Satoshi Nakamoto is the name used by the creator, or creators, of Bitcoin. Under that name, someone published the Bitcoin white paper in 2008, launched the network in 2009, wrote the original software, and then slowly disappeared. That alone would make the story unusual. What makes it bigger is the scale of the result. Bitcoin became the first successful decentralized digital money system, and Satoshi’s untouched coins may now be worth tens of billions of dollars.
If you want a clear answer to who is Satoshi Nakamoto, you need to separate verified facts from popular myths. That’s what this guide does.
Why Satoshi Nakamoto Still Matters
When you ask who is Satoshi Nakamoto, you’re really asking why one unknown figure still matters so much to finance, software, and internet culture.
Satoshi matters because Bitcoin solved a problem that had defeated many earlier digital cash projects: how to let strangers transfer value online without a bank or central operator stopping double-spending. That design changed how you think about money. It also gave developers a working model for decentralized systems.
Here’s why Satoshi Nakamoto still matters in 2026:
- Bitcoin still runs on the system Satoshi launched.

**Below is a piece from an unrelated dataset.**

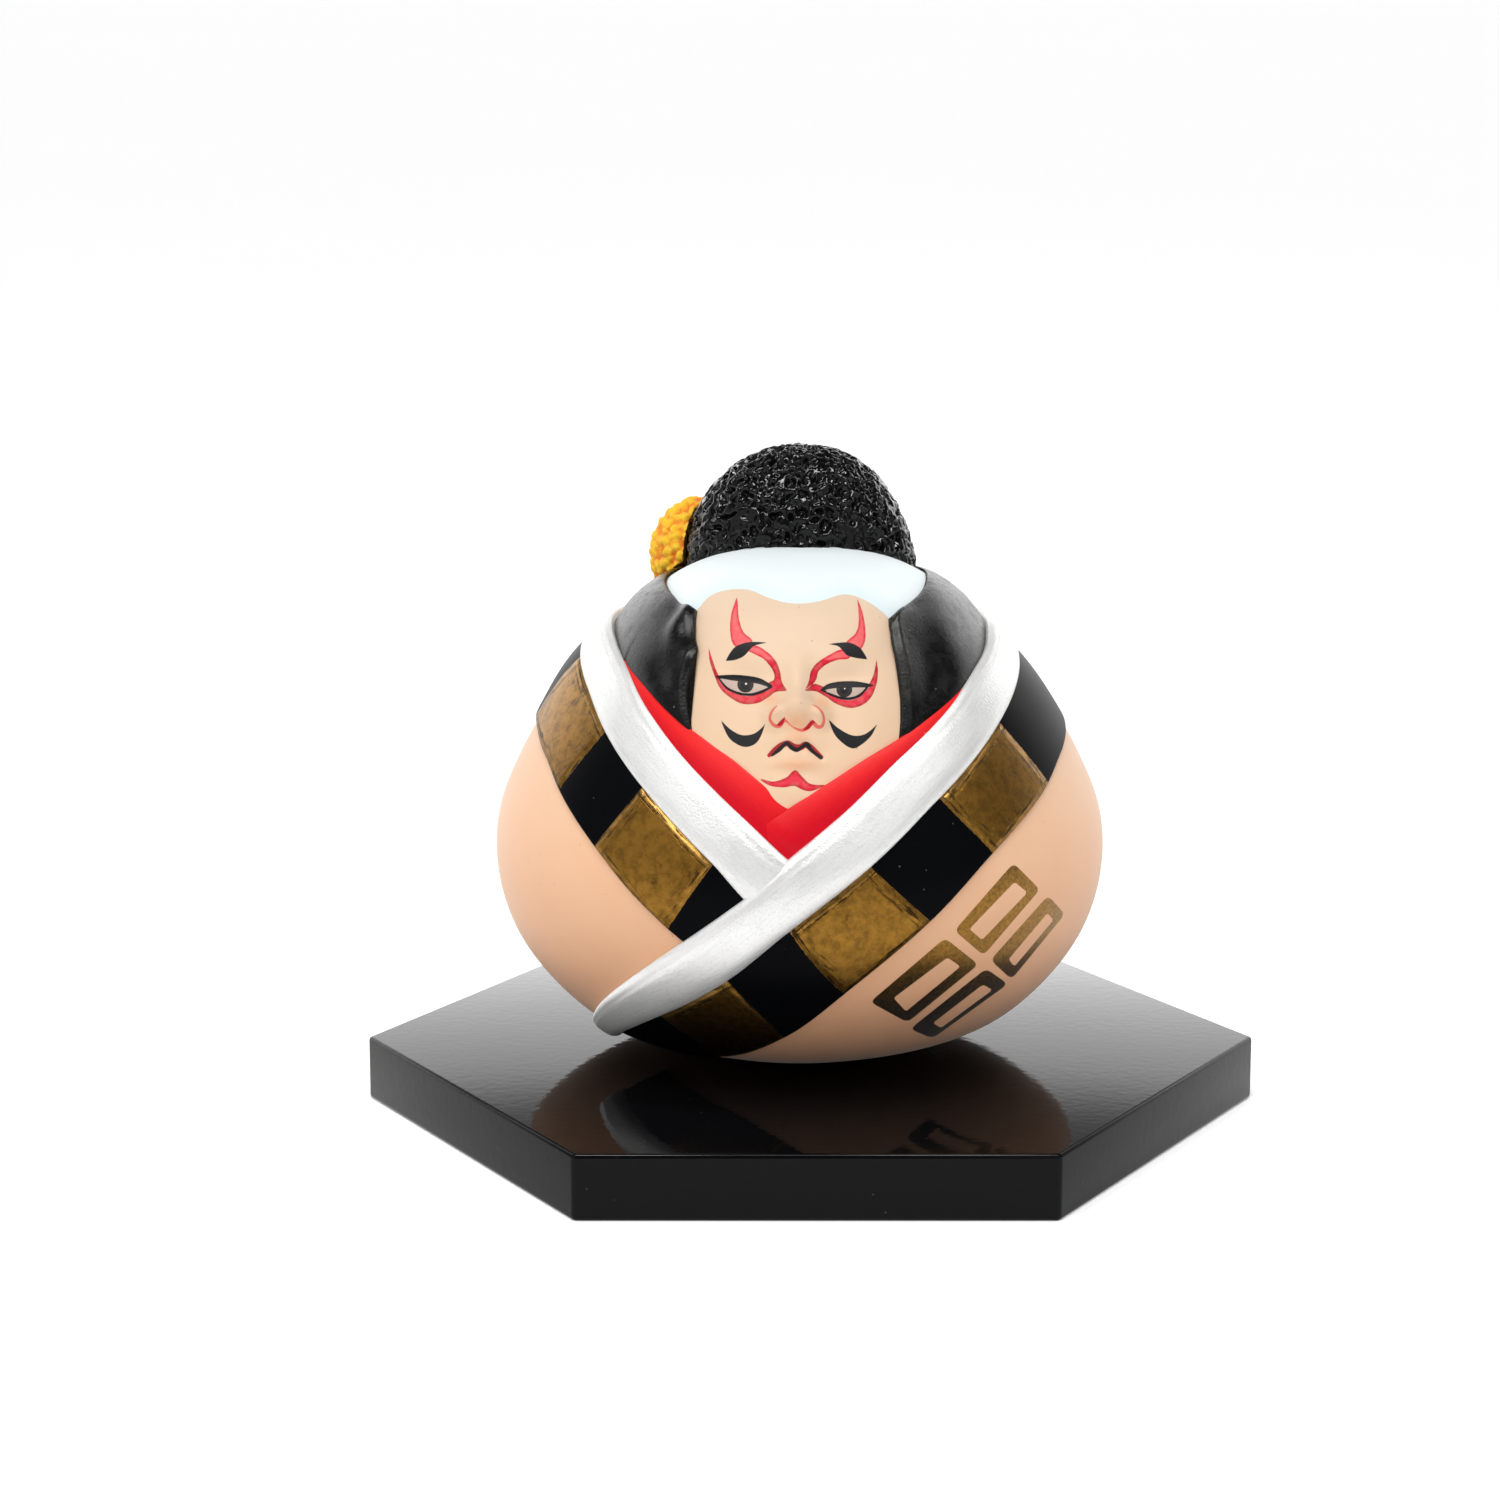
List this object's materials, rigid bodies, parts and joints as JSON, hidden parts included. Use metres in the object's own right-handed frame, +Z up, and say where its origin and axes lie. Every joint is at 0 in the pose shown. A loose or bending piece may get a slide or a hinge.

- The white paper still defines Bitcoin’s core purpose.
- Satoshi’s coins remain largely untouched, which affects market psychology.

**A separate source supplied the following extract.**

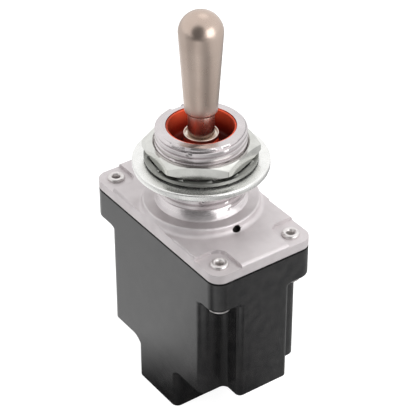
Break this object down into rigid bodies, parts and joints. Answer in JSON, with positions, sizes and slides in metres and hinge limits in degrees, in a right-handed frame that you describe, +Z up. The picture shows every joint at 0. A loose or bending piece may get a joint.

- The mystery reinforces Bitcoin’s decentralization. There is no founder doing interviews, changing policy, or claiming final authority.

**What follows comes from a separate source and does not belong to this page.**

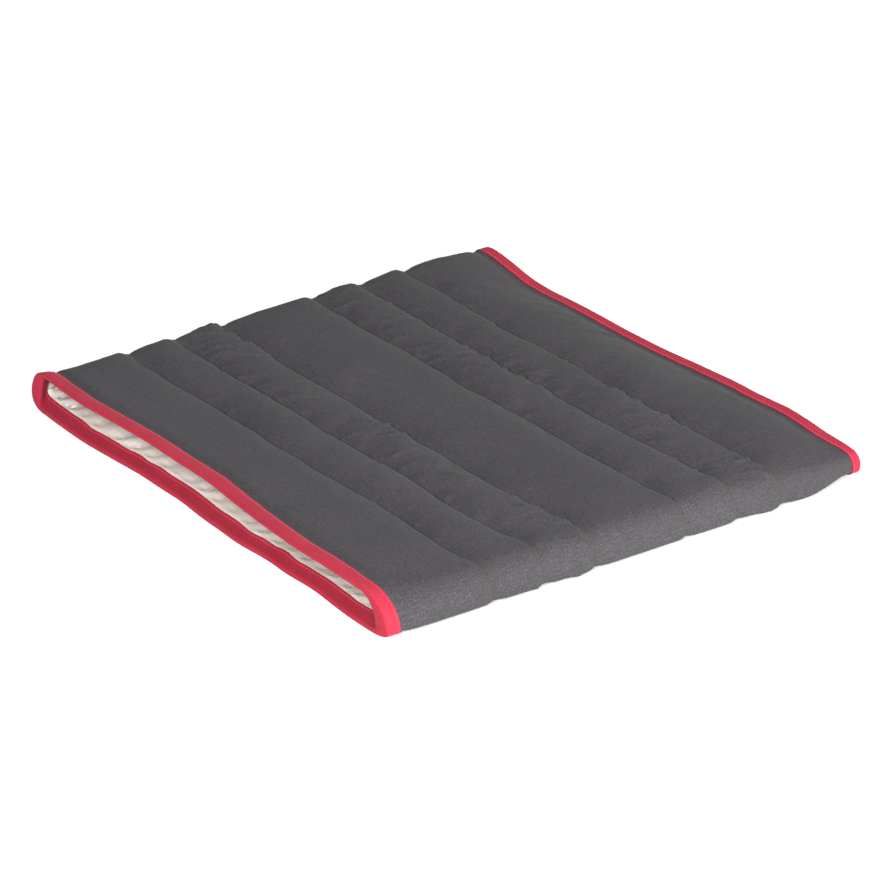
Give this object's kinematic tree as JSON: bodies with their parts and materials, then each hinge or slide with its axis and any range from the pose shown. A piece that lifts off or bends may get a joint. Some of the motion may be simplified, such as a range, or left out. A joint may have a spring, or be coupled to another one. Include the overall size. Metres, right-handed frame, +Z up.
{
  "type": "kneeling pad",
  "caption": "Quilted padded fabric sleeve, open at both bound mouths, that lies flat to kneel, sit or slide on and folds along its quilting lines.",
  "frame": {"origin": "on the ground under the middle of the pad's length and width", "axes": "+X along the tube, from the wide-open mouth to the flatter mouth; +Y across the tube, from fold to fold; +Z up, out of the top ply"},
  "size_m": [0.4, 0.43, 0.0291],
  "materials": {
    "shell_cloth": "dark grey close-woven nylon, semi-matt, puckered along the quilting",
    "quilted_cloth": "the same dark grey cloth, sewn down flat",
    "wadding": "white bonded fibre filling",
    "lining_cloth": "off-white smooth lining cloth",
    "seam_tape": "off-white woven tape",
    "binding_tape": "red ribbed woven binding tape, slightly lustrous",
    "binding_thread": "red sewing thread",
    "quilting_thread": "dark reddish-grey sewing thread"
  },
  "bodies": {
    "channel_1": {"shell_1": "shell_cloth", "wadding_1": "wadding", "lining_1": "lining_cloth", "closing_seam_1": "seam_tape", "binding_left": "binding_tape", "binding_stitches_left": "binding_thread"},
    "channel_2": {"shell_2": "shell_cloth", "wadding_2": "wadding", "lining_2": "lining_cloth", "closing_seam_2": "seam_tape", "quilting_line_1": "quilted_cloth", "quilting_thread_1": "quilting_thread"},
    "channel_3": {"shell_3": "shell_cloth", "wadding_3": "wadding", "lining_3": "lining_cloth", "closing_seam_3": "seam_tape", "quilting_line_2": "quilted_cloth", "quilting_thread_2": "quilting_thread"},
    "channel_4": {"shell_4": "shell_cloth", "wadding_4": "wadding", "lining_4": "lining_cloth", "closing_seam_4": "seam_tape", "quilting_line_3": "quilted_cloth", "quilting_thread_3": "quilting_thread", "quilting_line_4": "quilted_cloth", "quilting_thread_4": "quilting_thread"},
    "channel_5": {"shell_5": "shell_cloth", "wadding_5": "wadding", "lining_5": "lining_cloth", "closing_seam_5": "seam_tape", "quilting_line_5": "quilted_cloth", "quilting_thread_5": "quilting_thread"},
    "channel_6": {"shell_6": "shell_cloth", "wadding_6": "wadding", "lining_6": "lining_cloth", "closing_seam_6": "seam_tape", "quilting_line_6": "quilted_cloth", "quilting_thread_6": "quilting_thread"},
    "channel_7": {"shell_7": "shell_cloth", "wadding_7": "wadding", "lining_7": "lining_cloth", "closing_seam_7": "seam_tape", "binding_right": "binding_tape", "binding_stitches_right": "binding_thread"}
  },
  "joints": [
    {"name": "fold_line_1", "type": "hinge", "parent": "channel_2", "child": "channel_1", "pos_m": [-0.12, 0, 0.0135], "axis": [0, 1, 0], "range_deg": [0, 40], "stiffness_Nm_per_rad": 0.02, "deforming": ["quilting_line_1", "quilting_thread_1"]},
    {"name": "fold_line_2", "type": "hinge", "parent": "channel_3", "child": "channel_2", "pos_m": [-0.08, 0, 0.0135], "axis": [0, 1, 0], "range_deg": [0, 40], "stiffness_Nm_per_rad": 0.02, "deforming": ["quilting_line_2", "quilting_thread_2"]},
    {"name": "fold_line_3", "type": "hinge", "parent": "channel_4", "child": "channel_3", "pos_m": [-0.04, 0, 0.0135], "axis": [0, 1, 0], "range_deg": [0, 40], "stiffness_Nm_per_rad": 0.02, "deforming": ["quilting_line_3", "quilting_thread_3"]},
    {"name": "fold_line_4", "type": "hinge", "parent": "channel_4", "child": "channel_5", "pos_m": [0.04, 0, 0.0135], "axis": [0, -1, 0], "range_deg": [0, 40], "stiffness_Nm_per_rad": 0.02, "deforming": ["quilting_line_4", "quilting_thread_4"]},
    {"name": "fold_line_5", "type": "hinge", "parent": "channel_5", "child": "channel_6", "pos_m": [0.08, 0, 0.0135], "axis": [0, -1, 0], "range_deg": [0, 40], "stiffness_Nm_per_rad": 0.02, "deforming": ["quilting_line_5", "quilting_thread_5"]},
    {"name": "fold_line_6", "type": "hinge", "parent": "channel_6", "child": "channel_7", "pos_m": [0.12, 0, 0.0135], "axis": [0, -1, 0], "range_deg": [0, 40], "stiffness_Nm_per_rad": 0.02, "deforming": ["quilting_line_6", "quilting_thread_6"]}
  ]
}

- Blockchain history starts here. Many later crypto projects trace their ideas back to Bitcoin’s first design.
There’s also a symbolic reason. In a time of bank failures and distrust during the 2008 crisis, Satoshi proposed money that did not depend on trust in one institution. Whether you admire Bitcoin or doubt it, that idea changed the conversation. So when people ask who is Satoshi Nakamoto, they’re also asking how one anonymous creator built something that outlived them in public view.
How Bitcoin First Appeared In 2008
Bitcoin did not appear as a marketing launch or a startup product. It appeared as a technical proposal.
On August 18, 2008, the domain bitcoin.org was registered. On October 31, 2008, Satoshi Nakamoto sent a paper titled “Bitcoin: A Peer-to-Peer Electronic Cash System” to a cryptography mailing list. That date matters. The world was in the middle of a severe financial crisis. Trust in banks, lenders, and financial gatekeepers had taken a direct hit.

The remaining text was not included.